⟨
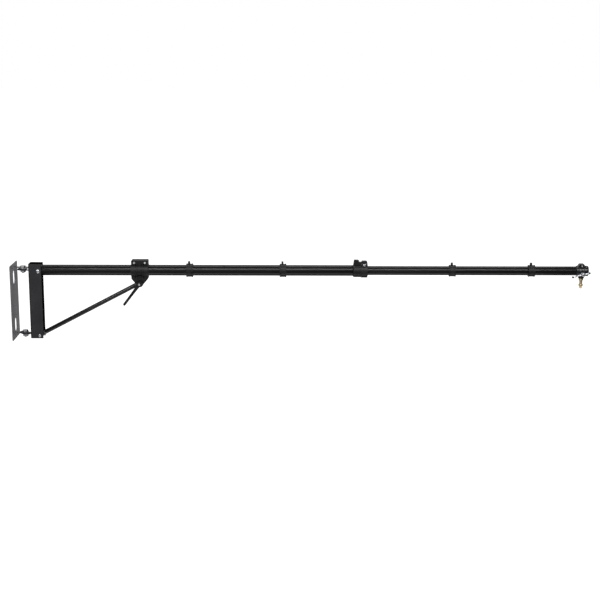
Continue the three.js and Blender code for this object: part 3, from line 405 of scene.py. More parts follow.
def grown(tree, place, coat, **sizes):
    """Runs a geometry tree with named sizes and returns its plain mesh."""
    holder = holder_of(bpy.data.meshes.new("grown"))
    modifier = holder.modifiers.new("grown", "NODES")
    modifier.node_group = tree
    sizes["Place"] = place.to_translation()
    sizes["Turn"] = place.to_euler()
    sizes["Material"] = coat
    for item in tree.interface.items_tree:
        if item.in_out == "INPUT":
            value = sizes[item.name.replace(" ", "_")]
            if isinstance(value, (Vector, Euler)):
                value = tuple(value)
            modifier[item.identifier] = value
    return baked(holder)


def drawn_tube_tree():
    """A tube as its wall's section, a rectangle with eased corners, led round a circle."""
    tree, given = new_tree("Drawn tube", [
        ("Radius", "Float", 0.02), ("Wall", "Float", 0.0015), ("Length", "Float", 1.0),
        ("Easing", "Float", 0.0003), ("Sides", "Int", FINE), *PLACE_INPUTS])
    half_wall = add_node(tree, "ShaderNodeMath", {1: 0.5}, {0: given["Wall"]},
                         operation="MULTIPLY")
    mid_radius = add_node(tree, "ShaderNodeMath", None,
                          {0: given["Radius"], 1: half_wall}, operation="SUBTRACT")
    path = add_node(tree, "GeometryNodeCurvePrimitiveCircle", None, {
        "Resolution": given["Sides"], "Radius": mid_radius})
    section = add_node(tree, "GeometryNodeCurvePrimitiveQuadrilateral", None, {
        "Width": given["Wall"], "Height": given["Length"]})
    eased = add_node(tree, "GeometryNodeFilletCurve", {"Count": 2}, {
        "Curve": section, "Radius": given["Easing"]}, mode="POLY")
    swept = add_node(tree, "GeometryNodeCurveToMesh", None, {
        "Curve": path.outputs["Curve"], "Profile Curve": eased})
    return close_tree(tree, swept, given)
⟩
### WHAT THE TASK ASKS
Please set down all the data word for word.

### SOLUTION TO THIS EXERCISE
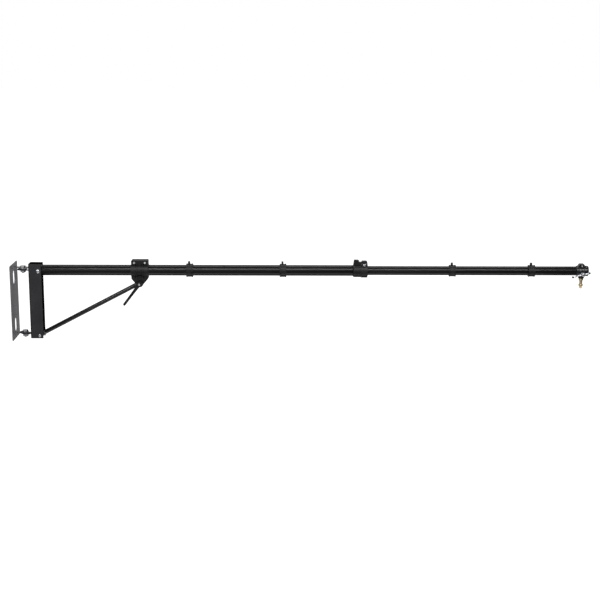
Continue the three.js and Blender code for this object: part 3, from line 405 of scene.py. More parts follow.
def grown(tree, place, coat, **sizes):
    """Runs a geometry tree with named sizes and returns its plain mesh."""
    holder = holder_of(bpy.data.meshes.new("grown"))
    modifier = holder.modifiers.new("grown", "NODES")
    modifier.node_group = tree
    sizes["Place"] = place.to_translation()
    sizes["Turn"] = place.to_euler()
    sizes["Material"] = coat
    for item in tree.interface.items_tree:
        if item.in_out == "INPUT":
            value = sizes[item.name.replace(" ", "_")]
            if isinstance(value, (Vector, Euler)):
                value = tuple(value)
            modifier[item.identifier] = value
    return baked(holder)


def drawn_tube_tree():
    """A tube as its wall's section, a rectangle with eased corners, led round a circle."""
    tree, given = new_tree("Drawn tube", [
        ("Radius", "Float", 0.02), ("Wall", "Float", 0.0015), ("Length", "Float", 1.0),
        ("Easing", "Float", 0.0003), ("Sides", "Int", FINE), *PLACE_INPUTS])
    half_wall = add_node(tree, "ShaderNodeMath", {1: 0.5}, {0: given["Wall"]},
                         operation="MULTIPLY")
    mid_radius = add_node(tree, "ShaderNodeMath", None,
                          {0: given["Radius"], 1: half_wall}, operation="SUBTRACT")
    path = add_node(tree, "GeometryNodeCurvePrimitiveCircle", None, {
        "Resolution": given["Sides"], "Radius": mid_radius})
    section = add_node(tree, "GeometryNodeCurvePrimitiveQuadrilateral", None, {
        "Width": given["Wall"], "Height": given["Length"]})
    eased = add_node(tree, "GeometryNodeFilletCurve", {"Count": 2}, {
        "Curve": section, "Radius": given["Easing"]}, mode="POLY")
    swept = add_node(tree, "GeometryNodeCurveToMesh", None, {
        "Curve": path.outputs["Curve"], "Profile Curve": eased})
    return close_tree(tree, swept, given)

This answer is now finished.